When it comes to Marco, John Man is both defender and accuser — he sifts through the material, interpreting the original, here pointing out the veracity that lies behind some assertions, there scoffing at the Venetian’s exaggerations and lack of academic rigour. He is by turns protective and derisive, maddened at times by Marco’s lack of useful detail, his silence on subjects that Man wants to know about; sardonic at others about Marco’s uncultured prejudices and his flagrant embroidery. At his account of the siege of Xiangyang, where Polo takes the credit for building the trebuchet that breached the fort, when according to the chronology he couldn’t have reached Kublai’s court for another year or two, he quite disowns Polo, “Let us be frank: It’s a lie.”

But he draws up the extenuating circumstances as well. Marco’s travels were written up after they had ended; in fact, in confinement in Genoa. His fellow-prisoner, Rustichello, as it happened, was a writer of small romances. It was inevitable: for the next two years, Marco recollected while Rustichello ghost-wrote and (probably) edited and, to use a modern phrase, sexified the travelogue. Then too, the duo wrote in French, the literary language of the time, when neither knew it exceedingly well.

The book is equally interesting when the writer puts Marco aside. The Polos’ route into China went through some of the most inaccessible and forbidding landscapes in Central Asia: the Wakhan corridor, the peaks of the Hindu Kush, the harsh Taklamakan… Man compensates for Marco Polo’s reticence by overlaying the impressions of explorers who went after him: Lord Curzon, who found the hitherto secretive source of the Amu Darya, Sir Aurel Stein and Sven Hedin.
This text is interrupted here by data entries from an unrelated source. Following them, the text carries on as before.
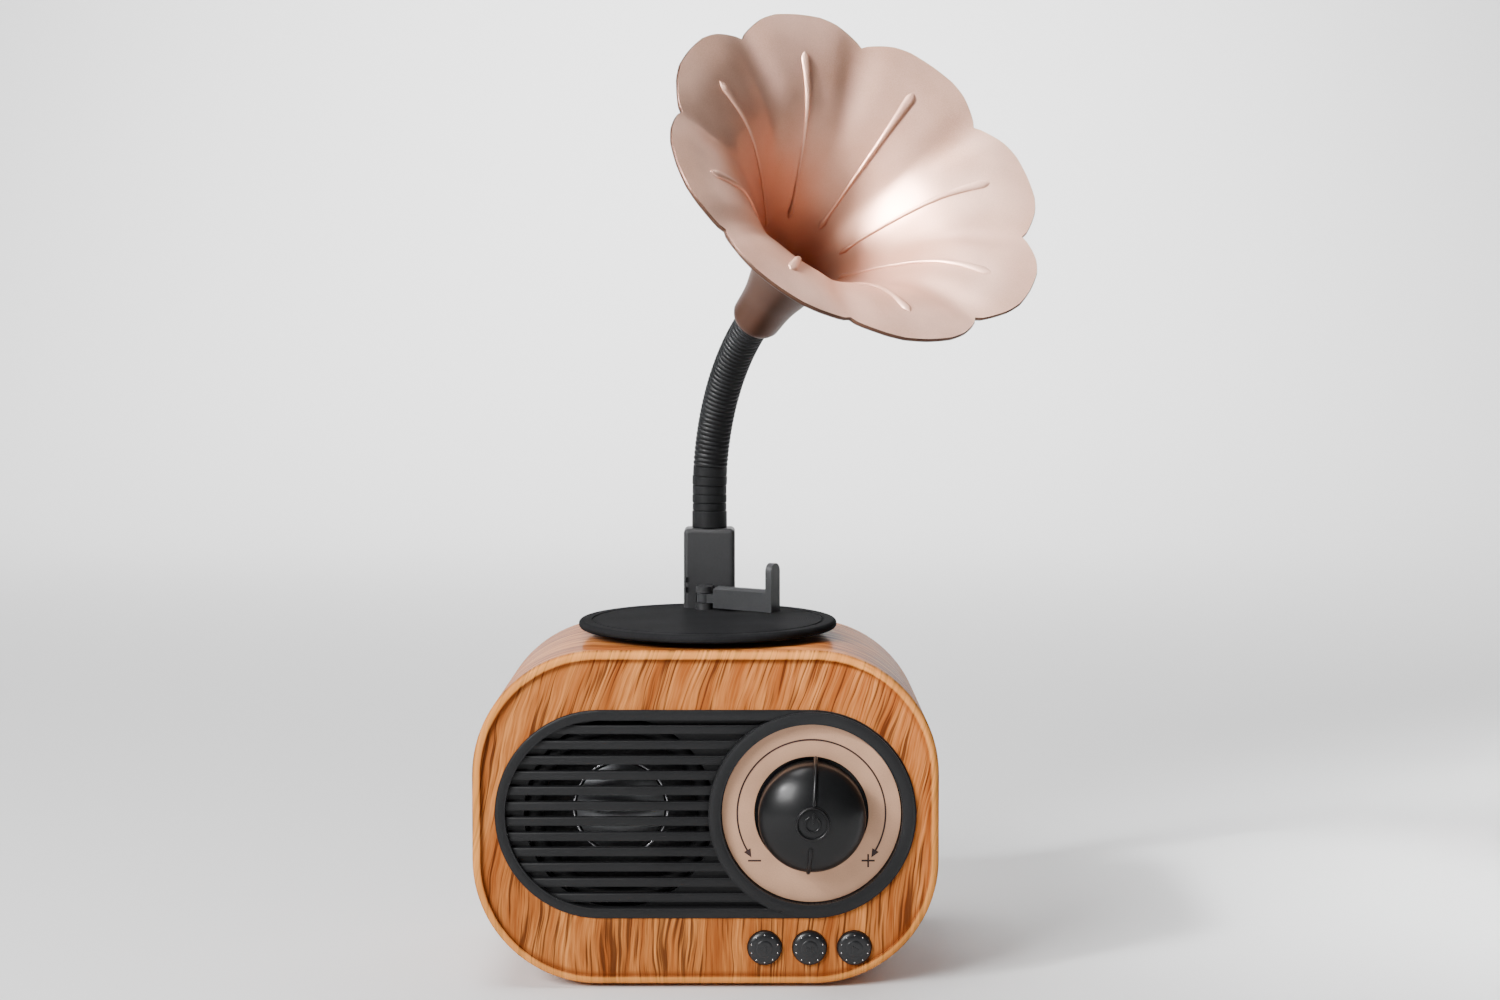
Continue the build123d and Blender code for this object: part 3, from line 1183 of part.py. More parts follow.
# ------------------------------------------------------------------ gooseneck
set_level = -SET_SCREW_DROP
with BuildPart() as gooseneck_base:
    foot_plane = neck_plane((0, POST_Y, POST_TOP_Z), 0)
    with BuildSketch(Plane(foot_plane.origin, x_dir=foot_plane.x_dir, z_dir=-foot_plane.y_dir)):
        with BuildLine():
            groove_r = NECK_SPIGOT_R - SET_GROOVE
            groove_half = SET_SCREW_R + 0.15
            Polyline(
                (0, FIRST_JOINT - LINK_SHOULDER_DROP + 0.3),
                (0, -NECK_SPIGOT_L),
                (NECK_SPIGOT_R, -NECK_SPIGOT_L),
                (NECK_SPIGOT_R, set_level - groove_half),
                (groove_r, set_level - groove_half),
                (groove_r, set_level + groove_half),
                (NECK_SPIGOT_R, set_level + groove_half),
                (NECK_SPIGOT_R, NECK_FOOT_PLAY),
                (NECK_R, NECK_FOOT_PLAY),
                (NECK_R, FIRST_JOINT - LINK_SHOULDER_DROP),
                (LINK_STEM_R, FIRST_JOINT - LINK_SHOULDER_DROP),
                (LINK_STEM_R, FIRST_JOINT - LINK_SHOULDER_DROP + 0.3),
                close=True,
            )
        make_face()
    revolve(axis=Axis((0, POST_Y, 0), (0, 0, 1)))
    with Locations((0, POST_Y, POST_TOP_Z + FIRST_JOINT)):
        Sphere(LINK_BALL_R)
gooseneck_base.part.label = "gooseneck_base"

links = []
for number in range(1, LINK_JOINTS):
    link_plane = LINK_PLANES[number - 1]
    with BuildPart() as link:
        with BuildSketch(link_plane.offset(-LINK_RIM_DROP)):
            Circle(NECK_R)
        extrude(amount=LINK_RIM_DROP + LINK_L - LINK_SHOULDER_DROP)
        with BuildSketch(link_plane.offset(LINK_L - LINK_SHOULDER_DROP)):
            Circle(LINK_STEM_R)
        extrude(amount=0.3)
        with Locations(link_plane.offset(LINK_L).origin):
            Sphere(LINK_BALL_R)
        with Locations(link_plane.origin):
            Sphere(LINK_BALL_R + LINK_BALL_CLEAR, mode=Mode.SUBTRACT)
    link.part.label = f"gooseneck_link_{number}"
    links.append(link.part)

with BuildPart() as gooseneck_tip:
    with BuildSketch(LINK_PLANES[-1].offset(-LINK_RIM_DROP)):
        Circle(NECK_R)
    extrude(amount=LINK_RIM_DROP + LINK_L / 2)
    with BuildSketch(HORN_PLANE):
        Circle(TIP_SPIGOT_R)
    extrude(amount=TIP_SPIGOT_L)
    with Locations(LINK_PLANES[-1].origin):
        Sphere(LINK_BALL_R + LINK_BALL_CLEAR, mode=Mode.SUBTRACT)
gooseneck_tip.part.label = "gooseneck_tip"

# ------------------------------------------------------------------ horn
# Turned profile of the bell: radius across, distance from the neck end upwards
horn_side = Plane(HORN_PLANE.origin, x_dir=HORN_PLANE.x_dir, z_dir=-HORN_PLANE.y_dir)
with BuildPart() as horn_bell:
    with BuildSketch(horn_side):
        with BuildLine():
            inside = Spline(
                (HORN_THROAT_R, HORN_THROAT_L),
                (FLARE_MID_R, FLARE_MID_L),
                (FLARE_WIDE_R, FLARE_WIDE_L),
                (FLARE_LATE_R, FLARE_LATE_L),
                (PETAL_TIP_R + HORN_TRIM, HORN_RIM_L),
                tangents=((0.1, 1), (1, 0.16)),
            )
            outside = Spline(
                (HORN_NECK_R, HORN_NECK_ROUND),
                (FLARE_MID_R + HORN_T, FLARE_MID_L - HORN_T * 0.4),
                (FLARE_WIDE_R + HORN_T * 0.75, FLARE_WIDE_L - HORN_T),
                (FLARE_LATE_R + HORN_T * 0.3, FLARE_LATE_L - HORN_T),
                (PETAL_TIP_R + HORN_TRIM, HORN_RIM_L - HORN_T),
                tangents=((0.16, 1), (1, 0.16)),
            )
            Line(inside @ 1, outside @ 1)
            Polyline(inside @ 0, (0, HORN_THROAT_L), (0, 0), (HORN_NECK_R - HORN_NECK_ROUND, 0))
            RadiusArc((HORN_NECK_R - HORN_NECK_ROUND, 0), outside @ 0, -HORN_NECK_ROUND)
        make_face()
    revolve(axis=Axis(HORN_PLANE.origin, HORN_PLANE.z_dir))
    # Trim the rim to eight petals, each a shallow arc between two notches
    with BuildSketch(HORN_PLANE.offset(HORN_L / 2)):
        Circle(PETAL_TIP_R + 3)
        with PolarLocations(PETAL_TIP_R - PETAL_ARC_R, PETALS):
            Circle(PETAL_ARC_R, mode=Mode.SUBTRACT)
        Circle(PETAL_NOTCH_R, mode=Mode.SUBTRACT)
    extrude(amount=HORN_L, mode=Mode.SUBTRACT)
    with BuildSketch(HORN_PLANE):
        Circle(TIP_SPIGOT_R + GLUE_CLEAR)
    extrude(amount=TIP_SPIGOT_L + 0.5, mode=Mode.SUBTRACT)
horn_bell.part.label = "horn_bell"

# ------------------------------------------------------------------ wiring
board_back_y = BOARD_BACK - CAB_D / 2
with BuildPart() as speaker_leads:
    for side in (-1, 1):
        lead = side * LEAD_PITCH / 2
        tag_x = DRIVER_X + math.sqrt(MAGNET_R**2 - (TAG_DZ + lead - LEAD_R) ** 2) + GLUE_CLEAR
        with BuildLine() as route:
            FilletPolyline(
                (10.0, board_back_y, PANEL_Z + 24 + lead),
                (10.0, board_back_y + 8, PANEL_Z + 24 + lead),
                (0.0 - lead, board_back_y + 8, PANEL_Z + 24 + lead),
                (0.0 - lead, board_back_y + 8, PANEL_Z + TAG_DZ + lead),
                (tag_x, board_back_y + 8, PANEL_Z + TAG_DZ + lead),
                radius=LEAD_BEND_R,
            )
        with BuildSketch(Plane(route.line @ 0, z_dir=route.line % 0)):
            Circle(LEAD_R)
        sweep(path=route.line)
speaker_leads.part.label = "speaker_leads"

with BuildPart() as battery_leads:
    for side in (-1, 1):
        lead_z = CELL_Z + CELL_R - 1.8 + side * LEAD_PITCH / 2
        with BuildLine() as route:
            FilletPolyline(
                (CELL_L / 2, CELL_Y, lead_z),
                (CELL_L / 2 + 3.4, CELL_Y, lead_z),
                (CELL_L / 2 + 3.4, CELL_Y - 12, lead_z),
                (26.0, CELL_Y - 12, lead_z),
                (26.0, board_back_y, lead_z),
                radius=LEAD_BEND_R,
            )
        with BuildSketch(Plane(route.line @ 0, z_dir=route.line % 0)):
            Circle(LEAD_R)
        sweep(path=route.line)
battery_leads.part.label = "battery_leads"

with BuildPart() as port_harness:
    with BuildLine() as route:
        FilletPolyline(
            (8.0, port_front - CAB_D / 2, PORT_BOARD_Z),
            (8.0, port_front - CAB_D / 2 - 8, PORT_BOARD_Z),
            (8.0, port_front - CAB_D / 2 - 8, PORT_BOARD_Z + 16),
            (20.0, port_front - CAB_D / 2 - 8, PORT_BOARD_Z + 16),
            (20.0, board_back_y, PORT_BOARD_Z + 16),
            radius=3.6,
        )
    with BuildSketch(Plane(route.line @ 0, z_dir=route.line % 0)):
        Circle(2 * LEAD_R)
    sweep(path=route.line)
port_harness.part.label = "port_harness"

# ------------------------------------------------------------------ write the pieces
pieces = [
    front_housing.part,
    rear_cover.part,
    rear_screws.part,
    rubber_foot.part,
    front_panel.part,
    mic_capsule.part,
    driver_basket.part,
    driver_magnet.part,
    driver_surround.part,
    driver_cone.part,
    dust_cap.part,
    driver_screws.part,
    dial_plate.part,
    dial_marks.part,
    volume_knob.part,
    encoder_shaft.part,
    encoder_can.part,
    *buttons,
    tact_switches.part,
    main_board.part,
    board_chips.part,
    board_screws.part,
    port_board.part,
    port_board_screws.part,
    usb_socket.part,
    audio_jack.part,
    card_slot.part,
    port_plate.part,
    battery_cell.part,
    platter.part,
    bearing_washer.part,
    retainer.part,
    retainer_screw.part,
    post_screws.part,
    post.part,
    neck_set_screw.part,
    arm_pin.part,
    tonearm.part,
    gooseneck_base.part,
    *links,
    gooseneck_tip.part,
    horn_bell.part,
    speaker_leads.part,
    battery_leads.part,
    port_harness.part,
]
for piece in pieces:
    export_step(piece, f"parts/{piece.label}.step")
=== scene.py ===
"""Looks of the mini gramophone loudspeaker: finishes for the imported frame, and the detailed pieces on it.

Sizes are in millimetres until a piece is finished; x runs to the listener's right, y to the rear, z up.
"""
import logging
import math
from dataclasses import dataclass
from enum import Enum

import bmesh
import bpy
from mathutils import Matrix, Vector


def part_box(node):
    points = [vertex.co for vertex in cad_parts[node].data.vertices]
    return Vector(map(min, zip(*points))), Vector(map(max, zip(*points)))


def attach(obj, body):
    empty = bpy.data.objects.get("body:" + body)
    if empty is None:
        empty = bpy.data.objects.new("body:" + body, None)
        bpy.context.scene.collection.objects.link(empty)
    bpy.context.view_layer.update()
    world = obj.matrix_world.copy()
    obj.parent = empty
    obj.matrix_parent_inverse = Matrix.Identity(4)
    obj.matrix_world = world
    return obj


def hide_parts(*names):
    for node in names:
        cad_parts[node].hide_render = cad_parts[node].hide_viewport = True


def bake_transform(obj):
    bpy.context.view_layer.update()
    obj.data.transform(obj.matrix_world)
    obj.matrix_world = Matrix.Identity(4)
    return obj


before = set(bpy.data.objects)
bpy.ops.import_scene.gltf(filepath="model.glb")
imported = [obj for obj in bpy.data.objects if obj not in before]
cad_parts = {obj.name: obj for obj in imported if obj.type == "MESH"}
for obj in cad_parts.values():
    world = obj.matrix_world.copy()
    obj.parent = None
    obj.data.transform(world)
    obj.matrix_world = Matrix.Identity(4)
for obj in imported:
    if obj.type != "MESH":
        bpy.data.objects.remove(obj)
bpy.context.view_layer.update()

MM = 0.001
LOG = logging.getLogger("gramophone")

Colour = tuple[float, float, float]
Point = tuple[float, float]
Shell = bmesh.types.BMesh
Socket = bpy.types.NodeSocket
Feed = Socket | float | Colour

# Materials already made, by the name of their finish
MADE: dict[str, bpy.types.Material] = {}


class Axis(Enum):
    """Ways in which the turning axis of a shape points once it is in place."""

    UP = "up"
    FORWARD = "forward"


def standing(x: float, y: float, z: float, axis: Axis = Axis.UP, turn: float = 0.0) -> Matrix:
    """Place of a turned shape at x, y, z, with its turning axis along axis and turned by turn degrees about it."""
    tilt = Matrix.Rotation(math.radians(90), 4, "X") if axis is Axis.FORWARD else Matrix.Identity(4)
    return Matrix.Translation((x, y, z)) @ tilt @ Matrix.Rotation(math.radians(turn), 4, "Z")


def eased(value: float, low: float, high: float) -> float:
    """Smooth step from 0 at low to 1 at high."""
    share = min(max((value - low) / (high - low), 0.0), 1.0)
    return share * share * (3 - 2 * share)


def between(value: float, table: tuple[Point, ...]) -> float:
    """Straight-line reading of a table of (value, result) pairs in rising order."""
    for (low, start), (high, end) in zip(table, table[1:]):
        if value <= high:
            return start + (end - start) * max(0.0, (value - low) / (high - low))
    return table[-1][1]


def smooth_line(points: tuple[Point, ...], spacing: float) -> list[Point]:
    """Evenly divided curve through the points.

    Args:
        points: the points that it passes through.
        spacing: about how far apart the results lie.

    Returns:
        Points along the curve, both ends among them.
    """
    padded = [points[0], *points, points[-1]]
    line = [points[0]]
    for p0, p1, p2, p3 in zip(padded, padded[1:], padded[2:], padded[3:]):
        steps = max(1, round(math.dist(p1, p2) / spacing))
        for step in range(1, steps + 1):
            t = step / steps
            line.append(
                tuple(
                    0.5 * (2 * b + (c - a) * t + (2 * a - 5 * b + 4 * c - d) * t * t + (3 * b - a - 3 * c + d) * t**3)
                    for a, b, c, d in zip(p0, p1, p2, p3)
                )
            )
    return line


# ------------------------------------------------------------------ shaping
def spun(profile: list[Point], steps: int) -> Shell:
    """Closed shell turned about the upright axis.

    Args:
        profile: (radius, height) points whose two ends lie on the axis.
        steps: how many faces go round.

    Returns:
        The shell.
    """
    shell = bmesh.new()
    verts = [shell.verts.new((radius, 0, height)) for radius, height in profile]
    edges = [shell.edges.new(pair) for pair in zip(verts, verts[1:])]
    bmesh.ops.spin(
        shell, geom=verts + edges, cent=(0, 0, 0), axis=(0, 0, 1), angle=math.tau, steps=steps, use_merge=True
    )
    bmesh.ops.remove_doubles(shell, verts=shell.verts, dist=1e-4)
    bmesh.ops.recalc_face_normals(shell, faces=shell.faces)
    return shell


def seat(rim: dict[bmesh.types.BMVert, Vector], place: Matrix, half_span: float) -> None:
    """Moves the corners of a unit circle to a place, its halves pulled apart along x."""
    for vert, unit in rim.items():
        vert.co = place @ unit
        vert.co.x += math.copysign(half_span, unit.x)


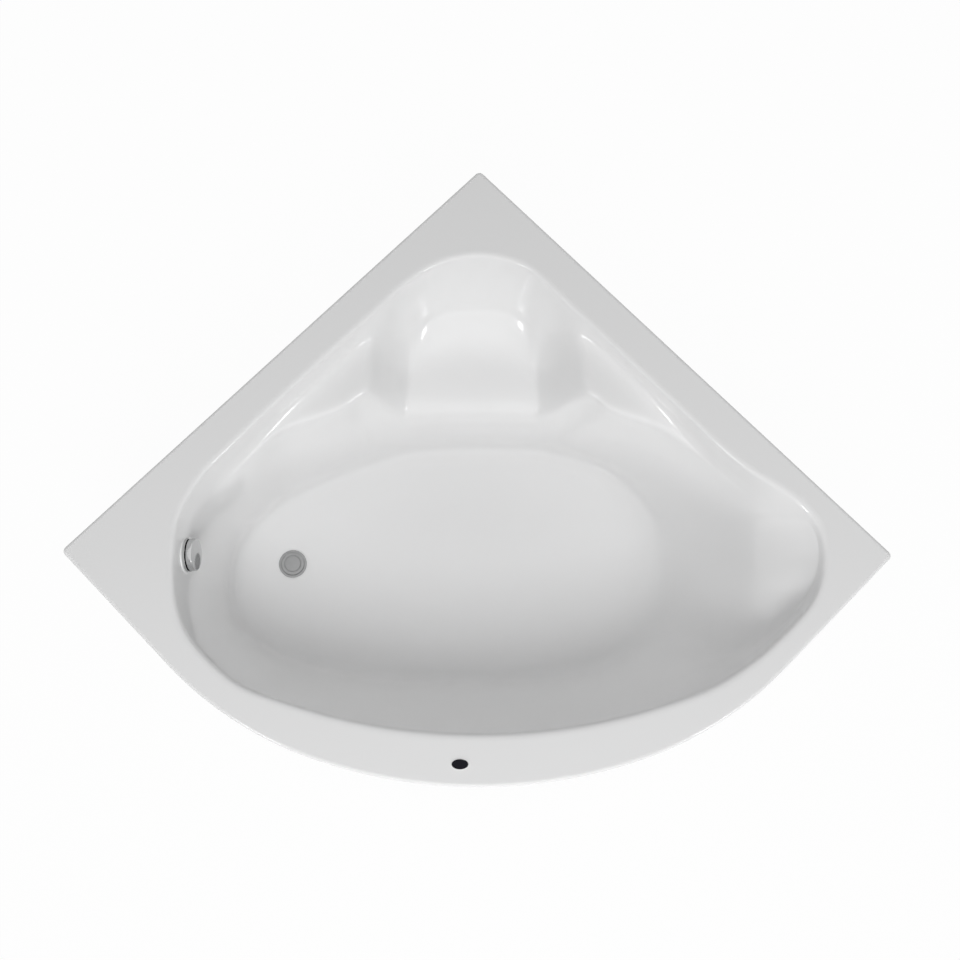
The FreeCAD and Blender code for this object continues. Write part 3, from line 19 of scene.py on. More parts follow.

At the heart of the book, however, is Shangdu, whose location and design was intended to marry Chinese and Mongol features so as to earn Kublai Khan loyalties from both ethnicities. Visiting it again and again, Man marks changes even between 1996 and 2008, making it seem absurd for us to try and see the Xanadu that once existed. Indeed, standing at a temple in the Imperial City, he says himself: “Sometimes I wonder if there is any point going to places where great events happened. We were standing on a grass mound…with absolutely nothing to help reconstruct the drama of the occasion.” In the precincts, Man comes to the spot where once stood the Cane Palace. This was the ‘pleasure-dome’ that so fired Coleridge, that Marco described: “a great palace… which is all of canes.

Moreover, the great Khan had made it so arranged that he might easily have it taken away.” This was, in fact, a mobile structure that could be put up and dismantled at will. So taken is Man with it that he ropes in experts, London-based engineers, Expedition, to help him build a virtual dome to Marco’s specifications. The wealth of detail that follows is incomprehensible to the lay person but still manages to communicate excitement for a project well worthy of all this effort.

Polo’s journey has been examined before, but this is a particularly engaging version.